Chess is played on an 8x8 board. One player has white pieces, one
has black pieces. Each player's pieces include eight pawns, two rooks, two
knights, two bishops, a king and a queen. The various pieces have
different rules for movement. Players move alternately until one player's
king is in a position from which it cannot escape but must be taken, or
there is a draw. There are a number of rules that lead to a draw, all
beyond the scope of this problem. White moves first.
A game is recorded as a log of the numbered moves of pieces, first
white then black. The Portable Game Notation (PGN) standard includes
additional descriptive information about the players and venue.
There are two notations for logging a chess game. The newer,
algebraic notation and the older
descriptive notation. We will write a program that
will process a log in either notation and play out the game, showing the
chess board after each of black's moves. It can also be extended to
convert logs to completely standard PGN notation.
Algebraic Notation
We'll present the formal definition of algebraic notation
including Algebraic Notation (LAN) and Short Algebraic
Notation (SAN). We'll follow this with a summary and
some examples. This section will end with some Algorithm R, used to
resolve which of the available pieces could perform a legal move.
Definition
Algebraic notations uses letters a-h for the
files (columns across the board) from white's left to right, and
numbers for the ranks (rows of the board) from white (1) to black
(8).
Piece symbols in the log are as follows:
Piece
Symbol
Move Summary
Pawn
(omitted)
1 or 2 spaces forward
Rook
R
anywhere in the same rank or same file
Knight
N
2 in one direction and 1 in the other
“L-shaped”
Bishop
B
diagonally, any distance
Queen
Q
horizontal, vertical or diagonal, any distance
King
K
1 space in any direction
The game beings in the following starting position. For white
the pieces are arranged as follows:
White
Black
Piece
a1
a8
rook
b1
b8
knight
c1
c8
bishop
d1
d8
queen
e1
e8
king
f1
f8
bishop
g1
g8
knight
h1
h8
rook
a2-h2
a7-h7
pawns
There are two forms of algebraic notation: short (or standard)

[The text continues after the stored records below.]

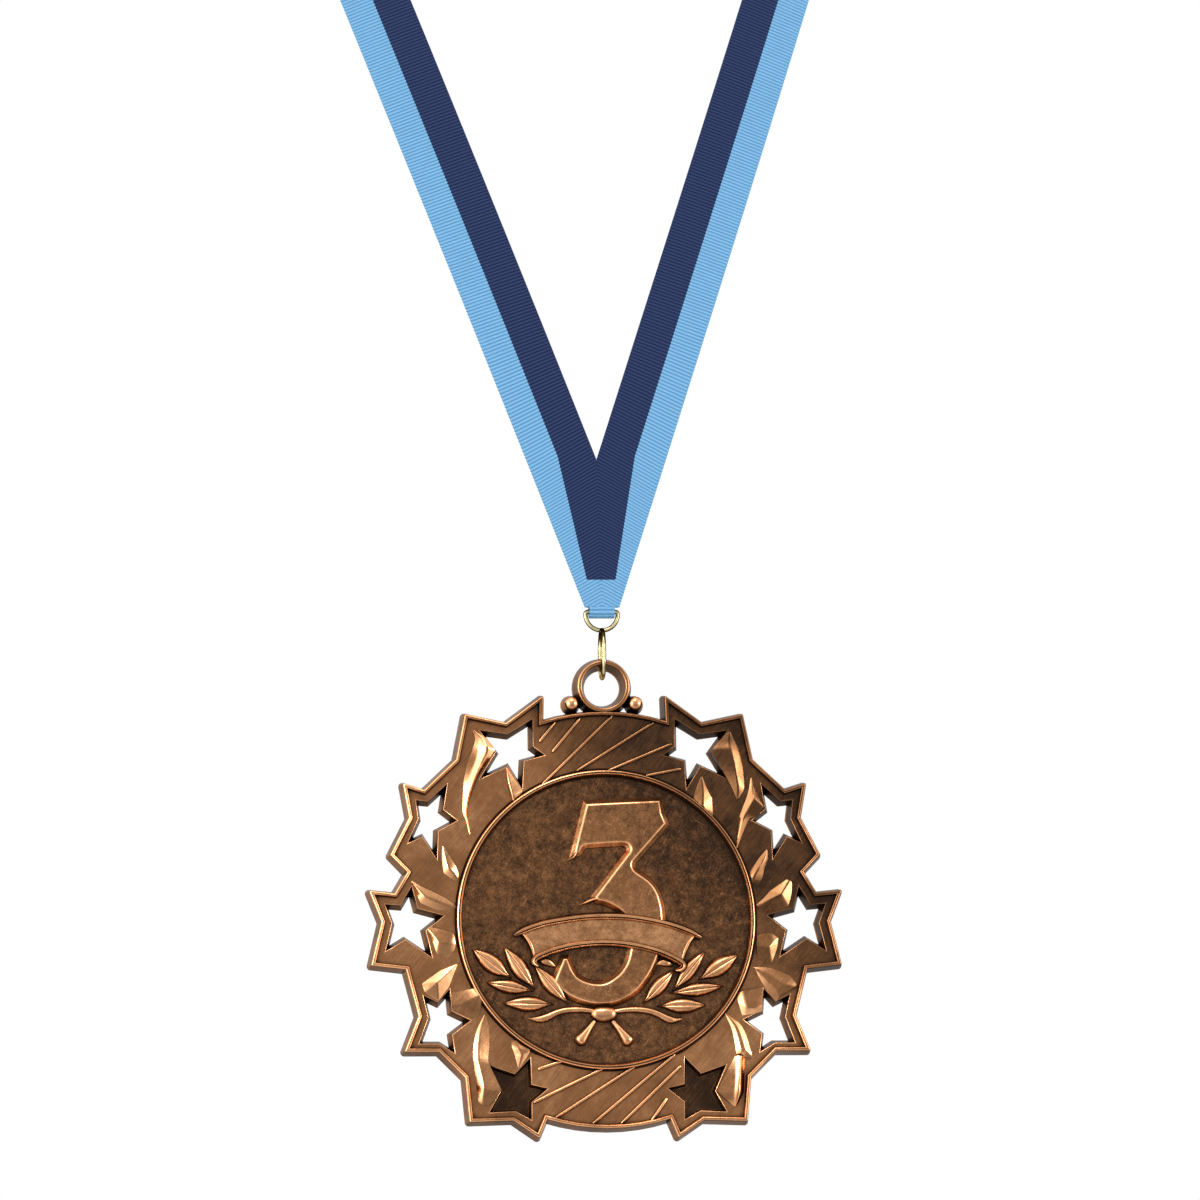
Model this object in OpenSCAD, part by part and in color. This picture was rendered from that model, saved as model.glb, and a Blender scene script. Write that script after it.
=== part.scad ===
// Cast star medal on a two-colour neck ribbon.
// Millimetres, +Z up, the medal's front faces -Y. The origin is where the ribbon rests on the nape.
// The ribbon lies on a cone, as a flat ribbon lies round a neck: laid out flat, the loop is straight.

/* [Neck ribbon] */
// Width of the ribbon
ribbon_w = 10; // [8:0.5:12]
// Thickness of the ribbon's cloth
ribbon_t = 1; // [1:0.1:1.4]
// Length of the whole loop, along its middle
loop_len = 812; // [700:1:900]
// Angle between each front strap and the middle line
strap_angle = 18.6; // [17:0.1:20]
// Lean of the front straps away from upright, as on a chest
chest_lean = 13.2; // [8:0.1:18]
// Distance from the crossing of the straps' middles down to the clip's bar
point_drop = 8.4; // [7.5:0.1:9.5]
// Width of the fold that holds the bar
fold_w = 3.3; // [2.8:0.1:3.4]
// Height of the sewn tab behind the point
tab_h = 12; // [9:0.5:16]

/* [Clip] */
// Diameter of the clip's wire
wire_d = 0.55; // [0.4:0.05:0.7]
// Outer width of the D loop
d_loop_w = 5.4; // [5:0.1:6]
// Drop from the bar's middle to the D loop's outer bottom
d_loop_drop = 3.1; // [2.9:0.1:4]
// Drop from the bar's middle to the link's outer bottom
link_drop = 10.3; // [10:0.1:11]
// Inner width of the link, front to back
link_gap = 4.5; // [4.1:0.1:5]
// Room between the bar and the ribbon's fold, all round
fold_room = 0.18; // [0.12:0.01:0.2]

/* [Medal] */
// Thickness of the casting, from its flat back to its front rim
medal_t = 3.5; // [3:0.1:4]
// Drop from the bar's middle to the middle of the disc
disc_drop = 46.5; // [46:0.1:47]
// Distance that the medal hangs forward of the bar, which brings its weight nearly under it
medal_forward = 0.2; // [0.1:0.01:0.3]
// Radius of the round edge above and below the disc
edge_r = 31.2; // [31:0.1:31.4]
// Width of the raised outline rim
rim_w = 0.55; // [0.4:0.05:0.8]
// Height of the plate over the flat back
plate_h = 2.6; // [2:0.1:2.8]
// Height of the blind stars' floor over the flat back
blind_h = 1.2; // [0.8:0.1:1.6]
// Outer radius of the disc's ring
disc_r = 22.25; // [22:0.05:22.4]
// Width of the disc's ring
disc_rim_w = 0.75; // [0.5:0.05:1]
// Height of the disc's sunk field over the flat back
field_h = 2.1; // [1.6:0.1:2.4]
// Height of the disc's ring over the flat back
disc_rim_h = 3.4; // [3:0.1:3.5]
// Width of the slanting ribs
rib_w = 0.55; // [0.4:0.05:0.7]

/* [Hanging ring] */
// Height of the ring's middle over the disc's middle
ring_up = 35.05; // [35:0.05:35.2]
// Radii of the ring's front edge, outside and inside
ring_front_r = [3.9, 3.3];
// Radii of the ring at its back, outside and inside
ring_back_r = [4.5, 2.65];
// Place of the right bead, from the disc's middle
bead_at = [4.8, 32.5];
// Radius of a bead
bead_r = 1.05; // [0.9:0.05:1.2]

/* [Hidden] */
$fn = 64;
bronze = "peru";
brass = "gold";
eps = 0.01;

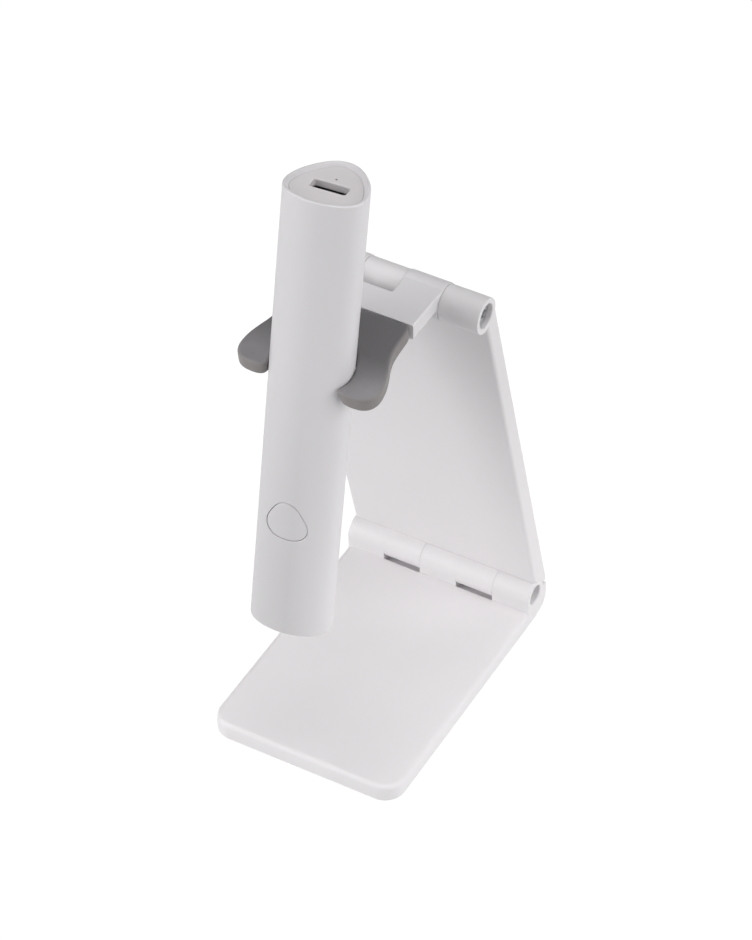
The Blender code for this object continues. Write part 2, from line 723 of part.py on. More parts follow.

algebraic notation (SAN), where only the destination is shown, and
long algebraic notation (LAN) that shows the piece, the starting
location and the destination.
The basic syntax for LAN is as follows:
[P]frmfr[n]
P is the piece name (omitted for
pawns), f is file (a-h),
r is rank (1-8),
m is move (- or
x) and n is any notes
about the move (+, #,
!, !!, ?,
??). The notes may include = and
a piece letter when a pawn is promoted.
Short notation omits the starting file and rank unless they are
essential for disambiguating a move. The basic syntax is as
follows:
[P]
[m]
[d]fr[n]
The move, m, is only specified for a
capture (x). The optional
d is either a file (preferred) or a rank or
both used to choose which piece moved when there are multiple
possibilities.
In both notations, the castle moves are written
O-O or O-O-O (capital letters,
not numbers). Similarly, the end of a game is often followed with a
1-0 (white wins), 0-1 (black
wins), 1/2-1/2 (a draw), or *
for a game that is unknown or abandoned.
Each turn is preceeded by a turn number. Typically the number
and a . preceeds the white move. Sometimes (because
of commentary), the number and ... preceed the
black move.
The PGN standard for notes is $ and a number,
common numbers are as follows:
1 good move (traditional “!”)
2 poor move (traditional “?”)
3 very good move (traditional “!!”)
4 very poor move (traditional “??”)
Each piece has a legal move. This is a critical part of
processing abbreviated notation where the log gives the name of the
piece and where it wound up. The legal moves to determine which of two
(or eight) pieces could have made the requested move. This requires a
simple search of pieces to see which could have made the move.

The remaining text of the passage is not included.